MK menyatakan syarat anggapan adanya kerugian hak konstitusional pemohon tidak lagi relevan karena pemohon telah meninggal. MK pun menyatakan permohonan tersebut tidak dapat diterima.
"Dengan demikian, dikarenakan Pemohon telah meninggal dunia, maka keseluruhan syarat anggapan kerugian yang didalilkan Pemohon dalam menjelaskan kedudukan hukumnya yang bersifat kumulatif tersebut tidak terpenuhi oleh Pemohon," ujar MK.
"Menyatakan permohonan Pemohon tidak dapat diterima," sambung MK.
Lalu, apakah benar MK menyatakan larangan bagi menteri juga berlaku untuk wakil menteri pada tahun 2019 seperti disebut oleh Juhaidy dalam permohonannya?
MK memang pernah mengadili gugatan yang meminta agar posisi wamen dinyatakan inkonstitusional. Dalam permohonan nomor 80/PUU-XVII/2019, yang diungkit oleh Juhaidy, MK diminta menghapus pasal 10 UU Kementerian Negara yang membolehkan presiden mengangkat wakil menteri.
Permohonan itu juga tidak diterima oleh MK. Meski demikian, MK dalam pertimbangan putusan tahun 2019 itu menyebut pemohon mengemukakan fakta mengenai tidak adanya larangan rangkap jabatan wakil menteri yang mengakibatkan seorang wakil menteri dapat merangkap sebagai komisaris atau direksi pada perusahaan negara atau swasta.

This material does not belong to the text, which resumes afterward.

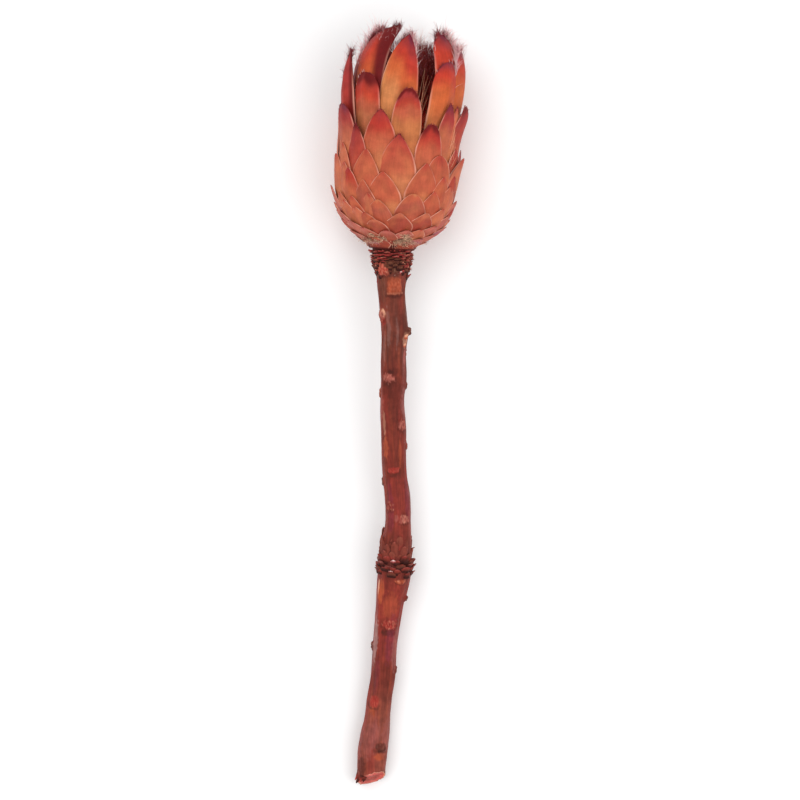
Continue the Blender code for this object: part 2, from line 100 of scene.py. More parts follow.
LONG_ROOT = 15.0
BRACT_LENGTH = ((4, 3.0), (8.8, 6.0), (12, 7.6), (22, 13.0), (34, 18.5), (50, 25.0), (72, 30.0))
CUP_RIM = 45
CUP_FLOOR = 12.2
CUP_FOOT_RADIUS = 9.8
RING_TOP = 22.6
BODY_SIDES = 72

# The uneven edge of a bract, its middle line, and the ripples and fine furrows on its face.
EDGE_WAVE = 0.035
EDGE_NICKS = 0.02
KEEL_SPREAD = 0.3
RIPPLE = 0.22
FURROW = 0.05
FURROW_TURNS = 26
# A bract wraps round the axis as if it were never nearer to it than this.
LEAST_RADIUS = 6.0
# Between these tip heights, the tip of a bract loses its pale rim.
DARK_TIPS_FROM = (45, 55)

# Outer bracts of the upper side, as (angle, tip height, width, flare at the tip, tip moved
# sideways, fullness of the tip, its bluntness, colours). Past BULGING, a flare bulges below the
# tip, which turns in again.
BULGING = 2.0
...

"Terhadap fakta demikian, sekalipun wakil menteri membantu menteri dalam memimpin pelaksanaan tugas kementerian, oleh karena pengangkatan dan pemberhentian wakil menteri merupakan hak prerogatif Presiden sebagaimana halnya pengangkatan dan pemberhentian menteri, maka wakil menteri haruslah ditempatkan pula sebagai pejabat sebagaimana halnya status yang diberikan kepada menteri. Dengan status demikian, maka seluruh larangan rangkap jabatan yang berlaku bagi menteri sebagaimana yang diatur dalam Pasal 23 UU 39/2008 berlaku pula bagi wakil menteri. Pemberlakuan demikian dimaksudkan agar wakil menteri fokus pada beban kerja yang memerlukan penanganan secara khusus di kementeriannya sebagai alasan perlunya diangkat wakil menteri di kementerian tertentu," ujar MK dalam pertimbangan yang amar putusannya menyatakan permohonan tidak dapat diterima.